Essentially, in fashioning an award, the court's main focus must be on "the requesting party's need, the other party's ability to pay, and the good and bad faith of each party." Boardman, supra, 314 N.J. Super. at 349. Bad faith includes an "unwillingness or intransigence" during litigation to "fairly negotiate" an equitable distribution of the marital property, "intentional noncompliance with court-ordered obligations[,]" the pursuit of relief which one knew or should have known that he or she was not reasonably entitled to under the facts or law, the "intentional misrepresentation of facts or law" to avoid or unfairly limit equitable distribution or alimony, and "vexatious" or "wanton" acts or acts "carried out for oppressive reasons." Borzillo v. Borzillo, 259 N.J. Super. 286, 293-94 (Ch. Div. 1992).

Regarding the reasonableness of the counsel fees requested, "[a]n application for an allowance of counsel fees must be supported by an affidavit of services addressing the factors enumerated by Rules of Professional Conduct 1.5(a)...." Chestone v. Chestone, 322 N.J. Super. 250, 256 (App. Div. 1999) (citing R. 4:42-9(b)). Thus, when one party, "by virtue of his or her need, seeks to compel the other party to pay all or part of counsel fees incurred, only those fees that represent reasonable compensation for such legal services performed and were reasonably necessary in the prosecution or defense of the litigation may be awarded." Id. at 257 (citing Mayer v. Mayer, 180 N.J. Super. 164, 169 (App. Div.), certif. denied, 88 N.J. 494 (1981)).

We conclude that plaintiff's fee award was amply supported by the evidence and well within the trial judge's discretion. The judge expressly found that defendant behaved in bad faith in both the pre-trial and trial phases; that plaintiff's counsel's hourly fee was reasonable based upon his experience and standing in the legal community; and that the amount of time plaintiff's counsel spent on the case was reasonable, particularly in light of defendant's bad faith. Specifically, defendant failed to comply with the Family Part's pre-trial order to provide an accounting of his withdrawals from the HELOC, and throughout his trial testimony was evasive and continued to offer documents that were not disclosed in discovery. Moreover, the court considered "the income disparity between the parties[,]...
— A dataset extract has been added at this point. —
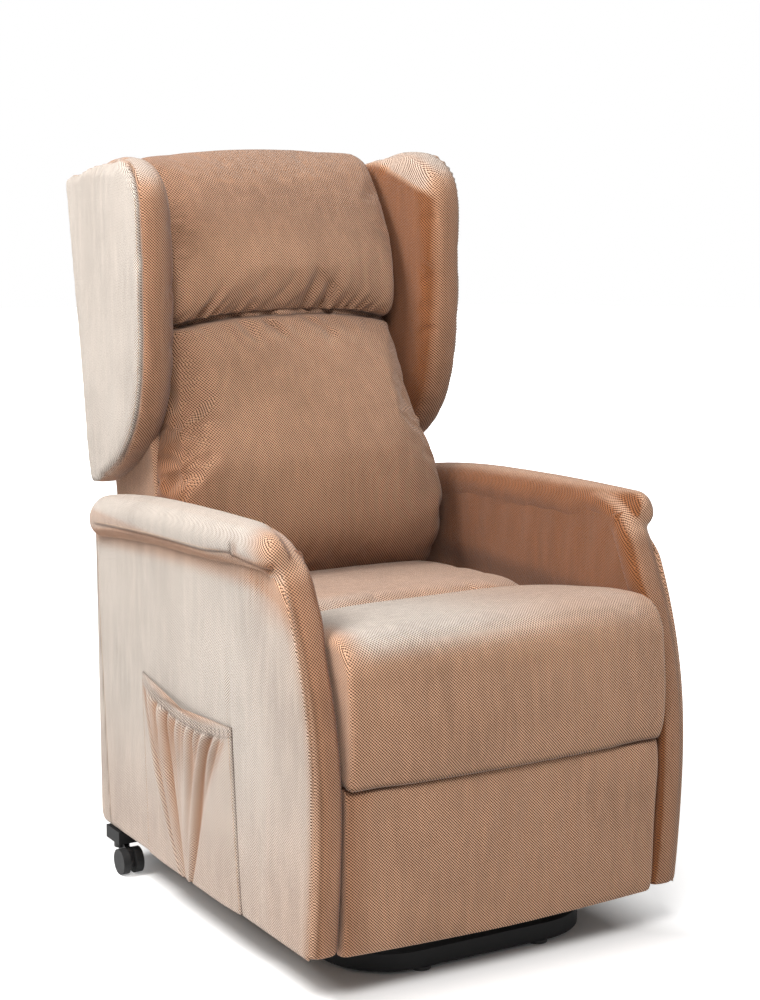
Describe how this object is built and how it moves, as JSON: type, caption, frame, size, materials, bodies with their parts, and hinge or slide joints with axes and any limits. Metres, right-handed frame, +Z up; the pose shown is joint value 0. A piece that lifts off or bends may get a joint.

[d]efendant's role as the primary breadwinner[,]" and defendant's financial need. Under these circumstances, the counsel fee award was proper.


On plaintiff's cross-appeal, she argues that the trial court erred in requiring her to pay one-half of the HELOC balance. We disagree.

Although the HELOC was used to partially subsidize defendant's day trading activities, it was indisputably also used to pay marital expenses over and above what defendant's income was able to fund. In this regard, defendant testified that he used the HELOC to pay for his daughter's new car, and to pay off the remaining balance on his wife's car loan.*fn5 Even though defendant secretly withdrew monies to finance his stock transactions, we note that plaintiff would have been entitled to share any resulting investment gains and therefore should bear some of the burden for the consequent losses. On this score, we note that defendant ceased day trading in 2004, long before the court order restraining him from dissipating marital assets. Moreover, some of the monies used to pay for the marital home - the very asset securitizing the HELOC - may be traced to the proceeds from the sale of defendant's pre-marital residence. Considering the use of HELOC funds for marital purposes and defendant's contribution to the underlying marital asset, we find no abuse of discretion in allocating this particular marital debt evenly.

Reversed and remanded for consideration of the alimony award. In all other respects, the FJD is affirmed.